Spotting Debt Before It Becomes a Crisis
You don’t have to wait for the system to break. A few signals that debt is becoming urgent:
- New features take progressively longer to ship (a feature that took 2 weeks now takes 4).
- Bugs are appearing in areas you haven’t touched (sign of hidden coupling and fragility).
- Build times are creeping up, or deployments are getting riskier.
- Team members are regularly saying “we’d need to refactor X to do that” when estimating new work.
- You’re losing customers to competitors with better performance or reliability.

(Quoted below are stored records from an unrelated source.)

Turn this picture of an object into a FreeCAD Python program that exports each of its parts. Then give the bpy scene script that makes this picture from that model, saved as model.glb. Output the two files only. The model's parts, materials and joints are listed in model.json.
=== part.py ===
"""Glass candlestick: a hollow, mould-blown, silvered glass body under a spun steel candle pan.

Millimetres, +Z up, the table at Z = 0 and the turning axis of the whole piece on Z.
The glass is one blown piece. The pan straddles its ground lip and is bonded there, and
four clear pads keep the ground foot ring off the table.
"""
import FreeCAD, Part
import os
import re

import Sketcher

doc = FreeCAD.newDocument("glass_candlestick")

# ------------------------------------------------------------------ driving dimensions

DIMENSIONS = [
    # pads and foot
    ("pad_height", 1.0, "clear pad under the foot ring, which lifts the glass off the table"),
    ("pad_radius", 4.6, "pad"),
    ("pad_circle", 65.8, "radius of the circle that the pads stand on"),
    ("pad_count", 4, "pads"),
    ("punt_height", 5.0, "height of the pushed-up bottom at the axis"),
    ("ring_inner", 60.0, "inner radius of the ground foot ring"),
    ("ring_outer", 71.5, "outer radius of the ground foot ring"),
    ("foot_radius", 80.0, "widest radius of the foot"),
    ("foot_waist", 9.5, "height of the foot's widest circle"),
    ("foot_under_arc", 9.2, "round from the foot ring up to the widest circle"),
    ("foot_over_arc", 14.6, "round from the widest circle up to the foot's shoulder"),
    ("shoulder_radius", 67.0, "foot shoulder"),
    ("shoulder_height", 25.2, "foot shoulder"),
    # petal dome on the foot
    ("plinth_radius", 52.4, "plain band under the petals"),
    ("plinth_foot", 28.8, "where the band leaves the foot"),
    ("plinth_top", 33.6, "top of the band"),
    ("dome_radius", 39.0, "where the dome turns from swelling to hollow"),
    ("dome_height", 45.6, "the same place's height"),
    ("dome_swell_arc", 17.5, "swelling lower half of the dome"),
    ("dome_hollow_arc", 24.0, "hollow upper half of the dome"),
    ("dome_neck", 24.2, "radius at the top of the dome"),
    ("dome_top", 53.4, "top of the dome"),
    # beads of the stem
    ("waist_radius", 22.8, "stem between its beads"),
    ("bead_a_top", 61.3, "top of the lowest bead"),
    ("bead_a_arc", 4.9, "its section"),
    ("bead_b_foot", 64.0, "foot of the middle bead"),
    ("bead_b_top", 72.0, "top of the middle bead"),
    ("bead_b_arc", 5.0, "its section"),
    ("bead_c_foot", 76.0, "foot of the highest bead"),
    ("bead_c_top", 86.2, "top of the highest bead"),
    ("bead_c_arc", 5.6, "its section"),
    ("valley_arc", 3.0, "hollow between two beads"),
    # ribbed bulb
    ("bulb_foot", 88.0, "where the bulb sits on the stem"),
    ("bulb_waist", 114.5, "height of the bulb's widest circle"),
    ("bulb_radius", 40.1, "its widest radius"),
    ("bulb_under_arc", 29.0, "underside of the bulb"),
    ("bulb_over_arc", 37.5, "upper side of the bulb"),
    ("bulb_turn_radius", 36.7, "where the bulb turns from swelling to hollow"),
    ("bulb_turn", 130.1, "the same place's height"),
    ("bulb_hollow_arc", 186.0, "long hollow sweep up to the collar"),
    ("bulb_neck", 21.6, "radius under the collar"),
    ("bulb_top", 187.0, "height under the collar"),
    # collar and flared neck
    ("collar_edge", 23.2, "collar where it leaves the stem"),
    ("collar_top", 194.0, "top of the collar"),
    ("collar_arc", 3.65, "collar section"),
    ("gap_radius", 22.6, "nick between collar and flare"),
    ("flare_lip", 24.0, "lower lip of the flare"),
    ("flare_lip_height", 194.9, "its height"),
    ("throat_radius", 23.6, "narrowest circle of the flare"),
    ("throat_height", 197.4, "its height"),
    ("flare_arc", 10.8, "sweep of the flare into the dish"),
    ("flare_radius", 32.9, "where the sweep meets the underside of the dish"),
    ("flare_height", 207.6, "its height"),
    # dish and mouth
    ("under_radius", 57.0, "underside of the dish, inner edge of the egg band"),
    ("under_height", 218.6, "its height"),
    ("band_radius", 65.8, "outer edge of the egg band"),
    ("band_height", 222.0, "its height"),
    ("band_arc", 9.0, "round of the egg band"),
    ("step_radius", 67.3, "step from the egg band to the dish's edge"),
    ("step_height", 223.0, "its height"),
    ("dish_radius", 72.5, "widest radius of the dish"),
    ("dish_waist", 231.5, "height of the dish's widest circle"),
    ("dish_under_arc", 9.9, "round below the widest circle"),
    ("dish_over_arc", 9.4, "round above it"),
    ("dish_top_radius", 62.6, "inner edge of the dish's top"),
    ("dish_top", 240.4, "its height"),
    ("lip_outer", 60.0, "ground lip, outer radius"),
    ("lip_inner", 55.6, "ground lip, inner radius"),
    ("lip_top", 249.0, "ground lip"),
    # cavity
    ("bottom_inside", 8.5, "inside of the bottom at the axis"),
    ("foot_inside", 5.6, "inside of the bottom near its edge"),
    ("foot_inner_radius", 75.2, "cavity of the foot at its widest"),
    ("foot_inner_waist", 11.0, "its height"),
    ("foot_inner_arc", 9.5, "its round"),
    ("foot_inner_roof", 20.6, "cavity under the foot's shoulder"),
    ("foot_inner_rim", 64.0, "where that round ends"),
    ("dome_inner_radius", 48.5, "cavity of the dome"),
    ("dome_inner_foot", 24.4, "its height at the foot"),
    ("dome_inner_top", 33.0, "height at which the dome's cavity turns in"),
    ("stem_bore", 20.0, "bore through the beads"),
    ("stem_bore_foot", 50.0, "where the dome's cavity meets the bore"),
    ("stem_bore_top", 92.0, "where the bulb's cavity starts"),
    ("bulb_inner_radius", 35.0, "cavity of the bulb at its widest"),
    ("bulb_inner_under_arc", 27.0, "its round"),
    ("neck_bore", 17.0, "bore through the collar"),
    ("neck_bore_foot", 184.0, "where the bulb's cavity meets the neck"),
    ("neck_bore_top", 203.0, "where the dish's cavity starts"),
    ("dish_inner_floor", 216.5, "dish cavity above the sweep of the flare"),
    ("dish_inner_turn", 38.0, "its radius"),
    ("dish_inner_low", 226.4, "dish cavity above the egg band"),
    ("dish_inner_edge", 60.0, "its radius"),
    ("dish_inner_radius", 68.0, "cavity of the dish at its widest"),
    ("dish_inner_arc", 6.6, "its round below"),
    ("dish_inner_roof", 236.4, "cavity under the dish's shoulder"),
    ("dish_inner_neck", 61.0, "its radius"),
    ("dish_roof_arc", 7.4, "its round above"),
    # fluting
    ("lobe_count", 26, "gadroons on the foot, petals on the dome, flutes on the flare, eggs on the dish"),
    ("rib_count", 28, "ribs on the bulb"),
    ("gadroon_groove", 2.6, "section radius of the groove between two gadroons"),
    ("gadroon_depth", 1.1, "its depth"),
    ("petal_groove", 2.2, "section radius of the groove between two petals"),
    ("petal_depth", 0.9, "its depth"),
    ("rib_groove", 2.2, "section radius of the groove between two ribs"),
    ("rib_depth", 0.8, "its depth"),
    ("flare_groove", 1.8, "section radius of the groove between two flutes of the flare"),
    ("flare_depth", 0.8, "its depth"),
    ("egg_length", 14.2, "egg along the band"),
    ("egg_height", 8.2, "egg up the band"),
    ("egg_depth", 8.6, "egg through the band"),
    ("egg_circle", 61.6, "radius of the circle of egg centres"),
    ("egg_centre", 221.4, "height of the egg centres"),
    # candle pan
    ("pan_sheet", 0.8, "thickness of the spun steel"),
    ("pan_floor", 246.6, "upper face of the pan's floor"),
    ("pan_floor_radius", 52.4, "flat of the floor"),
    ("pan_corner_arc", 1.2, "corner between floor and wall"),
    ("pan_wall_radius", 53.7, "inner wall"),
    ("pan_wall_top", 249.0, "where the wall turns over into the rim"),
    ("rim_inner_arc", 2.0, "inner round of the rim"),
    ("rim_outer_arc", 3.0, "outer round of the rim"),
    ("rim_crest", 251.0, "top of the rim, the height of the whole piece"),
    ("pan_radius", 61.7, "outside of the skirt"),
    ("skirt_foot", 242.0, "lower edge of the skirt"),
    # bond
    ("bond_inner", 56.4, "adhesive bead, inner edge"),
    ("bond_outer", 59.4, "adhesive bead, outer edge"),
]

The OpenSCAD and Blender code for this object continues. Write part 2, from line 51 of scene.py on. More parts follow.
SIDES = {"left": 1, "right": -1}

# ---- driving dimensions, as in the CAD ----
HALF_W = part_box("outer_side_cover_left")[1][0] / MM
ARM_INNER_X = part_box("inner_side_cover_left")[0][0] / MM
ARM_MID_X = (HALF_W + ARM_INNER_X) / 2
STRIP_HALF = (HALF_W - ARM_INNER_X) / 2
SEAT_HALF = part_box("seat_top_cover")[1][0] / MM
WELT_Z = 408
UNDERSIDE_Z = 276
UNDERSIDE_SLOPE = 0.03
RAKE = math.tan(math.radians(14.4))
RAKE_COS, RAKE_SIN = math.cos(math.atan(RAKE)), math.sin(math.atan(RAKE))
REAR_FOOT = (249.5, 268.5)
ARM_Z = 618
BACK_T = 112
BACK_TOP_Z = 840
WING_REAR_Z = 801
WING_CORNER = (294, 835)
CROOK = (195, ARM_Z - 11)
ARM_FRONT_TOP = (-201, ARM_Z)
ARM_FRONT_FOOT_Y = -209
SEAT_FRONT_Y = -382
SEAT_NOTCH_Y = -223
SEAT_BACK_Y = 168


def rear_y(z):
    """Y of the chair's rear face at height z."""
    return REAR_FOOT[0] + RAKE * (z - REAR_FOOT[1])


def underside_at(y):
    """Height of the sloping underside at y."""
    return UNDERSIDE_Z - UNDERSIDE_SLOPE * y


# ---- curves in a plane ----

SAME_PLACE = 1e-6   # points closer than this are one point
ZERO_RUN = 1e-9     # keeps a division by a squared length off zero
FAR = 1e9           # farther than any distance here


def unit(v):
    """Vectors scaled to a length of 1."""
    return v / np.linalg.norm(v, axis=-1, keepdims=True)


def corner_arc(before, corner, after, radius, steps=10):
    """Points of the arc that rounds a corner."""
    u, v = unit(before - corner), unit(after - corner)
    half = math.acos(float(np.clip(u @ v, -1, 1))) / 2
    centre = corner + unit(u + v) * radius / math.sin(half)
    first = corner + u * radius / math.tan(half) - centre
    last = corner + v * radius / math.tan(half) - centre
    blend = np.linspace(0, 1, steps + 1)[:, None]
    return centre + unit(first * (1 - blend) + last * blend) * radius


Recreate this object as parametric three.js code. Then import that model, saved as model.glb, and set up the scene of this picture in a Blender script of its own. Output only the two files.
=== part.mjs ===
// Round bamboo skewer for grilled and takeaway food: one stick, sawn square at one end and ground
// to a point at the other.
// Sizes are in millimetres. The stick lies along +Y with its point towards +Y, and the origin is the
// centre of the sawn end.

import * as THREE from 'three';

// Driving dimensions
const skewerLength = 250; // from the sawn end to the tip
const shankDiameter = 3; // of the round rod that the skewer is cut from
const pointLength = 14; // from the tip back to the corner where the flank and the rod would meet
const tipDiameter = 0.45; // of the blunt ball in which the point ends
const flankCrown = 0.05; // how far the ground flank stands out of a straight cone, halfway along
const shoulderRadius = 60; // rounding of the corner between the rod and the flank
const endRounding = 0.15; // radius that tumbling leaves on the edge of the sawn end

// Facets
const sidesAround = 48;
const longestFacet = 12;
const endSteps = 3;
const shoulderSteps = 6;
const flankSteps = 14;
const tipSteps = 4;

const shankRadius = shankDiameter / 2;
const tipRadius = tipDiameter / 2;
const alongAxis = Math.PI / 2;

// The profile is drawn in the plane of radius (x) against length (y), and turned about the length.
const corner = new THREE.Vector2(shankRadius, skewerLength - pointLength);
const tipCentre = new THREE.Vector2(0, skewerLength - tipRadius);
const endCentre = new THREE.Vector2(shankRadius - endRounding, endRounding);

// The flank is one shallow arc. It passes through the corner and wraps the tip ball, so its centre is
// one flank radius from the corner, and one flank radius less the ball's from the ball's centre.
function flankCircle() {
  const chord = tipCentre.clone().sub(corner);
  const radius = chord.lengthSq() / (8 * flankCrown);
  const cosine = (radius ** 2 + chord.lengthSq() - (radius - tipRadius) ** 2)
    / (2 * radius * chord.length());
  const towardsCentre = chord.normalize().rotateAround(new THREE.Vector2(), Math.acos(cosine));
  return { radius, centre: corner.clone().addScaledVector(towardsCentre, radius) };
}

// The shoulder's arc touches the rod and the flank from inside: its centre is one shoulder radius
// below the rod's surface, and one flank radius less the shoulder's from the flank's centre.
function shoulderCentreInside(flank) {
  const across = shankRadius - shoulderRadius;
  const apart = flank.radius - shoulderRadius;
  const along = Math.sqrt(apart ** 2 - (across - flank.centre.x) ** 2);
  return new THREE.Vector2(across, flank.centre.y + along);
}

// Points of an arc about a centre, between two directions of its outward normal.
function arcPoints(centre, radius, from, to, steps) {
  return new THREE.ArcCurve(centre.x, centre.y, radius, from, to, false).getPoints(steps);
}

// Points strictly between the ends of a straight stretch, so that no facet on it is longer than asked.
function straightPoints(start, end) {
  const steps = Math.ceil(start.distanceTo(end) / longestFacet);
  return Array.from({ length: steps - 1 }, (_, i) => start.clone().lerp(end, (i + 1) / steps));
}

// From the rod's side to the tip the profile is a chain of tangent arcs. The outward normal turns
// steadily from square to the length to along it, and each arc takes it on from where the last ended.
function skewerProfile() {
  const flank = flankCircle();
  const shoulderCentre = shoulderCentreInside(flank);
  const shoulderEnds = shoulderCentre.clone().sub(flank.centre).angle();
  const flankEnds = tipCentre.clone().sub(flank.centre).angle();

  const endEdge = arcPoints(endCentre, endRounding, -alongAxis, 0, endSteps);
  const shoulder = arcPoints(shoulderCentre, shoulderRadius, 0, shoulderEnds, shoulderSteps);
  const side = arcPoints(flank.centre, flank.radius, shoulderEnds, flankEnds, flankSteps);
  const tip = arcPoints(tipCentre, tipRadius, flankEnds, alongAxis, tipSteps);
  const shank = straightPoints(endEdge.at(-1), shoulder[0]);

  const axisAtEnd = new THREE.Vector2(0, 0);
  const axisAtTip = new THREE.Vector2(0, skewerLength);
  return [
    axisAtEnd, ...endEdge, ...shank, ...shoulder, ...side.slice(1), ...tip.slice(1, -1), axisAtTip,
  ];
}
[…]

Don’t wait for a crisis. When velocity starts declining without a clear reason, investigate. Usually it’s accumulated debt, and the earlier you address it, the less expensive it is.
How to Make the Call
At Amora, when we’re building a product for a client, we make debt decisions weekly. The framework is simple:
- Is this blocking revenue? If yes, fix it now.
- Will this get worse if we ignore it for another sprint? If yes, address it soon.
- Is it only a problem for developers, not customers? If yes, it can usually wait (within reason).
- What’s the interest rate? Security and data integrity: high interest, pay soon. Code style and naming: low interest, can wait.
The healthiest teams build “clean enough” code that allows fast iteration without painting themselves into a corner. They don’t obsess over perfect architecture, but they also don’t leave landmines for their future selves.
If you’re building something new and want a partner who understands how to balance speed with sustainability, talk to Amora about your build. We ship MVPs that work without unnecessary complications, and we’re clear about where corners are cut and why.
The Closing Thought
Technical debt isn’t a moral failure. It’s a trade-off. The companies that win are the ones that make conscious decisions about when to borrow and when to pay back. They don’t pretend the debt doesn’t exist, and they don’t obsess over it either.
Know your interest rate. Pay what matters. Ship what sells. That’s the formula.